Hi there. I think this is a simple question! I hav...
# ask-community
t
Hi there. I think this is a simple question! I have some flows (generally many hours long) where the last task fails but the flow continues to run. The last task happens to be an AWSClientWait on a Batch job but I don't know if this is the reason or not. Or alternatively is there a way to fail a flow if any of the tasks fail? Thanks as always!
k
Hey @Theo Platt a Flow should fail automatically if a terminal task fails. You can set this when you construct your flow with
flow.terminal_tasks
.
Copy code
with Flow(...) as flow:
   a = task_one()
   b = task_two()

flow.terminal_tasks = [a,b]
With AWSClientWait, I’ve seen issues with timeouts. There might be a default timeout there causing failures on the boto3 side (I’ve seen 12 hours). I have also need issues when mapping a lot of these calls (over 100). Are you doing that?
Oh that previous issue was also you lol
I was wondering why I see so many AWS Batch questions 😆
t
Yes - lot of those are me! 😉 Trying to pay it back with the solutions I find.
In this case it was the very last, terminal task, but I still had to manually cancel the run in the prefect cloud as it was still 'blue'
and here's the code for that final task. In this case it did actually time out after delay*max_attempts had passed. So the task failed but the flow thought all was good still.
Copy code
@task
def wait_batch(job_id, delay, max_attempts):

    logger = prefect.context.get('logger')

    <http://logger.info|logger.info>(f"Waiting for job to complete: {job_id}")

    waiter = AWSClientWait(
        client='batch',
        waiter_name='JobComplete',
    )
    waiter.run(
        waiter_kwargs={
            'jobs': [job_id],
            'WaiterConfig': {
                'Delay': delay,
                'MaxAttempts': max_attempts
            }
        },   
    )

    <http://logger.info|logger.info>(f"Job complete: {job_id}")

    return job_id
k
Are you on ECS by chance?
t
yes
both the agent and the flow execution
k
I think this is a similar issue. We opened an internal ticket for it. Do you get a heartbeat failure in the logs? Does your ECS container show it exited?
t
The flow logs look like this so the flow is still running -
k
Ok thanks. Will add this to our internal issue. Do you get any message like this though on the ECS side?
t
Nope - the actual Batch job kept on running and eventually finished successfully about an hour after the timeout we'd imposed on the AWSClientWait
k
But the batch is different compute than the ECS container right? So ECS shows everything went as normal?
t
Yes - that's right
Everything seems to be working great except for the flow not failing when that last task fails
k
Ok it’s honestly hard for me to tell if this is expected or not. A failed task does not necessarily update the state of the Flow, so what it looks like is that the ECS compute is still going even if the task is marked as failed and the FlowRunner has not exited yet. Part of this probably has to do with the fact that timeouts are a best effort thing and not guaranteed. It’s very hard to terminate an ongoing Python program, and it gets all the more harder when it’s happening on different machines (not the case here). It could be that the timeout here is just failing to terminate the task and the Flow just keeps going on.
Either way, I think the thing for me to do here is add your issue to our internal issue for the previously mentioned thread. It may be related.
t
Thanks as always @Kevin Kho! I'll keep looking my side too. It does look like the AWSClientWait fails ok and raises a FAIL. https://github.com/PrefectHQ/prefect/blob/d44b72a950ebda9f7bc6a9712fc71e2e9c680d25/src/prefect/tasks/aws/client_waiter.py#L118-L121
Maybe as I have this task wrapped in my own task should I be capturing the exception?
Copy code
@task
def wait_batch(job_id, delay, max_attempts):

    logger = prefect.context.get('logger')

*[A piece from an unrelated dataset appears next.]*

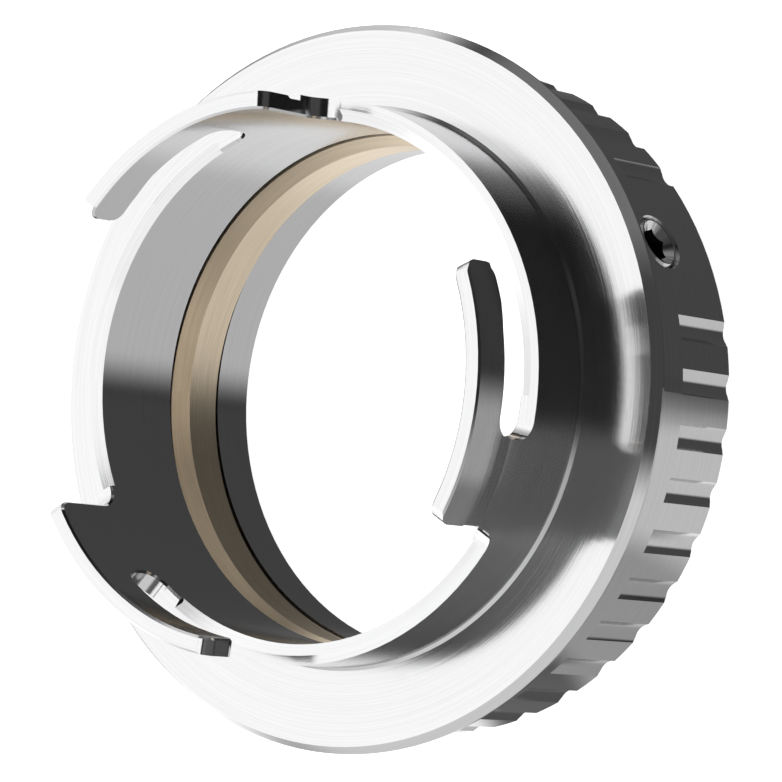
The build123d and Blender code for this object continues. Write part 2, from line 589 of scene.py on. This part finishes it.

    <http://logger.info|logger.info>(f"Waiting for job to complete: {job_id}")

    waiter = AWSClientWait(
        client='batch',
        waiter_name='JobComplete',
    )
    waiter.run(
        waiter_kwargs={
            'jobs': [job_id],
            'WaiterConfig': {
                'Delay': delay,
                'MaxAttempts': max_attempts
            }
        },   
    )

    <http://logger.info|logger.info>(f"Job complete: {job_id}")

    return job_id
k
Oh I see. Yes I suppose capturing that may give you more inofrmative logs.